Vector of additional strings later appended to the description by fruitr::build_location_description().

dt[, notes := Map(c, NA_character_)]

access

Access status, on a scale from 1 to 5:

  1. Source is on the author’s property
  2. Author had permission from the owner to add the source
  3. Source is on public land
  4. Source is on private property but overhangs public land
  5. Source is on private property (ask before you pick)
dt[, access := NA_integer_]

season.start, season.stop

Month that harvesting begins and ends, respectively, from 1 (January) to 12 (December).

dt[, season.start := NA_integer_]
dt[, season.stop := NA_integer_]

no.season

Whether seasonality does not apply. Enter x if true, otherwise leave blank.
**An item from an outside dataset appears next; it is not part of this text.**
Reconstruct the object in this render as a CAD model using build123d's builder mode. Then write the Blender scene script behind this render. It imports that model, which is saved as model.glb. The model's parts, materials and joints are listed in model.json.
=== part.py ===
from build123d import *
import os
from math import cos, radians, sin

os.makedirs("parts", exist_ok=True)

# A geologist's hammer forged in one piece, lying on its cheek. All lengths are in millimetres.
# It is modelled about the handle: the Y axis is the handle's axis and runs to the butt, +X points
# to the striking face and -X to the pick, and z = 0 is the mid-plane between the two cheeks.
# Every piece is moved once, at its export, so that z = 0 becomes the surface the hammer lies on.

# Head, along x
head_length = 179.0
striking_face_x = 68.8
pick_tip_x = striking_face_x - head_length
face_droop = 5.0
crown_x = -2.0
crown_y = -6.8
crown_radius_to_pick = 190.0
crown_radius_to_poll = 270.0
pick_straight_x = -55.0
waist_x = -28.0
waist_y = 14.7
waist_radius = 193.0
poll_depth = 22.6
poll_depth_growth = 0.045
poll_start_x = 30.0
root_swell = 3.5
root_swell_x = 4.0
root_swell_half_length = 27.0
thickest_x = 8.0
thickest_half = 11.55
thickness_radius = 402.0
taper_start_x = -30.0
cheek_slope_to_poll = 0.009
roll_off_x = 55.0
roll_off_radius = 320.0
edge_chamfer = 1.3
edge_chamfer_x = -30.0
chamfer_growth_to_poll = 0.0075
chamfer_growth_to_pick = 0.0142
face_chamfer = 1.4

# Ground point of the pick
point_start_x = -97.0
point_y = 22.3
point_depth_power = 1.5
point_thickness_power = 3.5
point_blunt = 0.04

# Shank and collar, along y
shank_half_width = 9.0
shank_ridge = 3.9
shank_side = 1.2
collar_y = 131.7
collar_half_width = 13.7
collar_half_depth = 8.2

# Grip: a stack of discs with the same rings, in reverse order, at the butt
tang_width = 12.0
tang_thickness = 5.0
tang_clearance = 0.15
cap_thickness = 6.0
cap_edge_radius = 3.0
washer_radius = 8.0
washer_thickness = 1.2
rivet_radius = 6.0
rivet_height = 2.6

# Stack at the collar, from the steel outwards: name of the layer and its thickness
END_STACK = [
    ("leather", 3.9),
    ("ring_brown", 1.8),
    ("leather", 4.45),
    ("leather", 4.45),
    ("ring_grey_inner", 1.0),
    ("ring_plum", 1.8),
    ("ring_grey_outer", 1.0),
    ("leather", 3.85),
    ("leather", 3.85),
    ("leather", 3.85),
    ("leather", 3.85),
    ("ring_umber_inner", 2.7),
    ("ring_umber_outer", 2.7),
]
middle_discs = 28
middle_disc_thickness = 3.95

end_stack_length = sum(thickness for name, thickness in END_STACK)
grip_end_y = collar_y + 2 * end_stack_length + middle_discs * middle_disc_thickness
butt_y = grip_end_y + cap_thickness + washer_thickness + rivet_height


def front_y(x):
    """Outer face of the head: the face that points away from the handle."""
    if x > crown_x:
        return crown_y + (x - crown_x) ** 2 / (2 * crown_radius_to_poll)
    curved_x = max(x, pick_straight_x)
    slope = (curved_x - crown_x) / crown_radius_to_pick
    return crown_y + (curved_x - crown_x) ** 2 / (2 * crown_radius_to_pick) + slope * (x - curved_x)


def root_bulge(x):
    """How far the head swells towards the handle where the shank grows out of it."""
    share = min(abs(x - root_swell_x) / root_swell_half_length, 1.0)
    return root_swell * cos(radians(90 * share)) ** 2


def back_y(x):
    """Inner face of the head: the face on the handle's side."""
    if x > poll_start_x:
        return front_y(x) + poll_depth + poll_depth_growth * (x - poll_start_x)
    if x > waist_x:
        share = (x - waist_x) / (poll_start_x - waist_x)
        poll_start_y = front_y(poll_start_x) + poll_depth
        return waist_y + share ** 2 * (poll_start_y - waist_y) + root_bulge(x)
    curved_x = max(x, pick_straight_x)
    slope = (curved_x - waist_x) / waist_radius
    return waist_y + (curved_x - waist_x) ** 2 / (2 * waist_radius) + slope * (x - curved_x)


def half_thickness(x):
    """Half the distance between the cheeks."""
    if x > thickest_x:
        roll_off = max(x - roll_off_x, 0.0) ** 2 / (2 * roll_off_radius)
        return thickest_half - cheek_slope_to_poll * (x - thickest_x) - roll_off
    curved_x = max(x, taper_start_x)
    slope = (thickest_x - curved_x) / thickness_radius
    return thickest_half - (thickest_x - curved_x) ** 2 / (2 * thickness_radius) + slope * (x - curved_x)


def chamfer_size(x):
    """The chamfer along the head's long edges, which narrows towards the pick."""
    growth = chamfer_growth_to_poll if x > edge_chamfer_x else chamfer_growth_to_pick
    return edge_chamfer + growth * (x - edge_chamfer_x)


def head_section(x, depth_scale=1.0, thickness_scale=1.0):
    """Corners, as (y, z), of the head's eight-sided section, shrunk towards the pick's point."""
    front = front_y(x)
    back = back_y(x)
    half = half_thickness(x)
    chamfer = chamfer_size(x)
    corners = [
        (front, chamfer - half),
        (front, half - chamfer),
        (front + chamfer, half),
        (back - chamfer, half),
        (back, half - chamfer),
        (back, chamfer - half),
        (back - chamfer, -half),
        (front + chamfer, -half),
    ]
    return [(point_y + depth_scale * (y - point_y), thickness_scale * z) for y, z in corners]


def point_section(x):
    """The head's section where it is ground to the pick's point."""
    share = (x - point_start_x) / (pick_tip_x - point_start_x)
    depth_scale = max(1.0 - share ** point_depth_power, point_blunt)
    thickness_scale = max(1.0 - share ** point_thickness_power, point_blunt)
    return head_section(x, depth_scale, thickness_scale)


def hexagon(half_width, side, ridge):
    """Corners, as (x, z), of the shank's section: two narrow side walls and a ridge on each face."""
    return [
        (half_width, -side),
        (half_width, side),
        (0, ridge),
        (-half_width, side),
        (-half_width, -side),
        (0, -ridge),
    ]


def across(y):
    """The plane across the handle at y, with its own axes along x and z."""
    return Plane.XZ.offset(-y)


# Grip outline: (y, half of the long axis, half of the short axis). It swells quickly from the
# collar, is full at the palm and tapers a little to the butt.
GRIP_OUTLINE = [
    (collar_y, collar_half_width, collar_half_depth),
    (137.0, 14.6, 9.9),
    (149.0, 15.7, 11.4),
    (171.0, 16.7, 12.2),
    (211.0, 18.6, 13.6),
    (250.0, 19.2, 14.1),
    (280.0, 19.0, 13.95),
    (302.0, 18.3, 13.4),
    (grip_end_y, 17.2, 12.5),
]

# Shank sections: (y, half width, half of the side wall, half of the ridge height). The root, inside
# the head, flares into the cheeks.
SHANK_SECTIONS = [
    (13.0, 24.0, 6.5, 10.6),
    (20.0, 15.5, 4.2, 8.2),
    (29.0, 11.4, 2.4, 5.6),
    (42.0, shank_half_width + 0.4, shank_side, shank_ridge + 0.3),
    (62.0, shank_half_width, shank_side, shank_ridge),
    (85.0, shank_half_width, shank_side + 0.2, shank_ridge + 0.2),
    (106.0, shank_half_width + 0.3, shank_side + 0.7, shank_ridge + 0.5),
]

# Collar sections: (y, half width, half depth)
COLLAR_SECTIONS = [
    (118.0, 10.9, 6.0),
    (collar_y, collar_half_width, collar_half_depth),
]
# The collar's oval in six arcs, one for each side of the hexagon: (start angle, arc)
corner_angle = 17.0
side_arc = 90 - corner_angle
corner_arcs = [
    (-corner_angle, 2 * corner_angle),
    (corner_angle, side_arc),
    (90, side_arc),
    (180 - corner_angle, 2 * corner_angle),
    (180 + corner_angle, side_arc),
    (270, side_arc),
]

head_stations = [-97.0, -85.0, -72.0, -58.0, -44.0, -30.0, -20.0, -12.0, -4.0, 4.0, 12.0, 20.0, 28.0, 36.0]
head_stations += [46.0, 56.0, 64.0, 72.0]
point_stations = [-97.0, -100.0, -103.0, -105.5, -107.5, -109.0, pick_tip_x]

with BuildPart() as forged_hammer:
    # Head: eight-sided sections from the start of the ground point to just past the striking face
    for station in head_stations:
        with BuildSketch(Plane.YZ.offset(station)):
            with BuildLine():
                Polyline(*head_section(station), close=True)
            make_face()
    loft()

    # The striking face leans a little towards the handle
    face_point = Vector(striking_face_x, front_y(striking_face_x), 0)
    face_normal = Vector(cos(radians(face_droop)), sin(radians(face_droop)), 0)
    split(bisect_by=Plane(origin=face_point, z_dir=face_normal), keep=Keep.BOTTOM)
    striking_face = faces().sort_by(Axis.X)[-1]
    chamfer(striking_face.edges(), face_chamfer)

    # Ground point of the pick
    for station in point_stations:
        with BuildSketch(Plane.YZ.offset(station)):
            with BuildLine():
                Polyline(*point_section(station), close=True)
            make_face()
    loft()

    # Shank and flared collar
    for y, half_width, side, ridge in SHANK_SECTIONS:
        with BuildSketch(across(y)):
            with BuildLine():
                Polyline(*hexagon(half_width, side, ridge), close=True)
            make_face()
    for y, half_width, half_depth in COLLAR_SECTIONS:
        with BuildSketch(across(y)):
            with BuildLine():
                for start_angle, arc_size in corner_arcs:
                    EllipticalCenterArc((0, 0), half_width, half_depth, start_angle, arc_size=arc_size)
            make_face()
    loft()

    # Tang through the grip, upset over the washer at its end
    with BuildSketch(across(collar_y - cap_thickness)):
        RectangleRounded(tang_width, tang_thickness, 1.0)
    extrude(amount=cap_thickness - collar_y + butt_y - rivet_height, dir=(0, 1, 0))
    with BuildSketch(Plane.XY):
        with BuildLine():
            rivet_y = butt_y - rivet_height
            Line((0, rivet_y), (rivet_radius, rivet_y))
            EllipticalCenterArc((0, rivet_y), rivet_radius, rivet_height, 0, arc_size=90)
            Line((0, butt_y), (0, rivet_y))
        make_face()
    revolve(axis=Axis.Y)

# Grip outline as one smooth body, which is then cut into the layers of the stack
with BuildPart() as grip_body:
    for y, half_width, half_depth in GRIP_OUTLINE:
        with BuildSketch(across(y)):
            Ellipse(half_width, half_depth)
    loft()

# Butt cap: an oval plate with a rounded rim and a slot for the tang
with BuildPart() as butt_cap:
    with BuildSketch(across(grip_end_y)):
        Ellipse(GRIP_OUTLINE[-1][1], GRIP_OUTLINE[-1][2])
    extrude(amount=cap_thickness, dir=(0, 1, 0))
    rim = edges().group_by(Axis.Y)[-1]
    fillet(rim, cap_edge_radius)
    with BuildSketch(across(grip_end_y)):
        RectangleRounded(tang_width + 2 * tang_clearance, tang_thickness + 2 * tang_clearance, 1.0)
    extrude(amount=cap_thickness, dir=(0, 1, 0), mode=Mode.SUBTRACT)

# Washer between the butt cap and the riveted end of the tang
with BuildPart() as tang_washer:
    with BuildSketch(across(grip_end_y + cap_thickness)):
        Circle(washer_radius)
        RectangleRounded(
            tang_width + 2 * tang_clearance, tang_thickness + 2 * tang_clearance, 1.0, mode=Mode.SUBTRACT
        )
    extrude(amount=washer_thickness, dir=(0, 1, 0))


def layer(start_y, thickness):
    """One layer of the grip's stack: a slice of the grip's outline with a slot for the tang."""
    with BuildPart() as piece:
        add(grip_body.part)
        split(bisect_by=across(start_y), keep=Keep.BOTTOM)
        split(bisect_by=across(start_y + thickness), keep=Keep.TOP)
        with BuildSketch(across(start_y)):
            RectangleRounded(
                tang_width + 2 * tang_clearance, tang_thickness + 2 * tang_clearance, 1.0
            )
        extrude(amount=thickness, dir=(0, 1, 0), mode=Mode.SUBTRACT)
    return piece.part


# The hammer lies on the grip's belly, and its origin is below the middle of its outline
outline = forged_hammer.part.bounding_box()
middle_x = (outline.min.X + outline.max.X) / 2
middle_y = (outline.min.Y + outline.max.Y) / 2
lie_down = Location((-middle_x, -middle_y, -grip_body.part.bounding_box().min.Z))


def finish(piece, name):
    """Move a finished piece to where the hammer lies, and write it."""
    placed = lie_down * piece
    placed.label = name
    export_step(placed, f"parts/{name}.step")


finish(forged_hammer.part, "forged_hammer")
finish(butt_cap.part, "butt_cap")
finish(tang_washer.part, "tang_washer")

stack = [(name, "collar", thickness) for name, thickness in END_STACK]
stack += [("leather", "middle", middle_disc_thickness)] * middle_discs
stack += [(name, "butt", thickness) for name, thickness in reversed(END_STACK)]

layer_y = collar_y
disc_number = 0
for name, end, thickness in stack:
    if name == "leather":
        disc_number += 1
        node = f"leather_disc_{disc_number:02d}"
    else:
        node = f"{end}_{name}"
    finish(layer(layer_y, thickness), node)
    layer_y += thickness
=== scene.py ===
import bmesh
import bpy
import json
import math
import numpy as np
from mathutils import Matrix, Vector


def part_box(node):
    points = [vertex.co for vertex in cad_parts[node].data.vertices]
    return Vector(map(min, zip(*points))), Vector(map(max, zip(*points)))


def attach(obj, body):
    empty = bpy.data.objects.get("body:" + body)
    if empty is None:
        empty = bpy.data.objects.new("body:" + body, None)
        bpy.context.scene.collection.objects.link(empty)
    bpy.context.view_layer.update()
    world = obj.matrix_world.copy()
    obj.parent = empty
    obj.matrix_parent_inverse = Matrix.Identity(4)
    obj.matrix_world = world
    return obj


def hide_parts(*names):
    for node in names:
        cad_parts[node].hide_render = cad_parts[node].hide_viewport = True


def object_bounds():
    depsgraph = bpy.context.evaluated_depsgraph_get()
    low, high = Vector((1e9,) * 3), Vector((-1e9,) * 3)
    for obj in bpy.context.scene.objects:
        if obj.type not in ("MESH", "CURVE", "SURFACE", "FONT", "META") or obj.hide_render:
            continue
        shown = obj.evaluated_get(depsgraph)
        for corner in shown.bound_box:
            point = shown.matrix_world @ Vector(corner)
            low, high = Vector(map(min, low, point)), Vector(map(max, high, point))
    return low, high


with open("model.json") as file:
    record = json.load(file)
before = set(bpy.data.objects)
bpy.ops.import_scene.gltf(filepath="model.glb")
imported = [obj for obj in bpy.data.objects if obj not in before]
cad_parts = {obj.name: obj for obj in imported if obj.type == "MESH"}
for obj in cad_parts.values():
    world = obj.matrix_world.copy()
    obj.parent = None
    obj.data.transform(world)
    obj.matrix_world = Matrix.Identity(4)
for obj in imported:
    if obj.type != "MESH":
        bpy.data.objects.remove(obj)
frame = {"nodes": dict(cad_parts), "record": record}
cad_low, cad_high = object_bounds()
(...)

dt[, no.season := NA_character_]

yield.rating, quality.rating

Yield and quality, on a scale from 1 to 5:

  1. Poor
  2. Fair
  3. Good
  4. Very Good
  5. Excellent
dt[, yield.rating := NA_integer_]
dt[, quality.rating := NA_integer_]

photo.url

Full online path to a photo. A review is created with the photo added during import.

dt[, photo.url := NA_character_]

Merge overlapping locations

Since Falling Fruit does not support overlapping locations, these need to be merged together before import with fruitr::merge_overlapping_locations():

mdt <- fruitr::merge_overlapping_locations(dt)

Additional arguments are passed to fruitr::build_location_description(), the function responsible for constructing the final description by appending notes from single or overlapping locations. In particular, merge (default: FALSE) determines whether only the notes unique for all locations are preserved.

Write file for import

Finally, format the data for import and write it to a file with fruitr::write_locations_for_import:

out_file <- gsub("(\\..*)*$", "-IMPORT.csv", file)
fruitr::write_locations_for_import(mdt, out_file)

Submit the file for import at fallingfruit.org/locations/import (admin-only), or email the file and ancillary information (original URL and description of the dataset) directly to [email protected].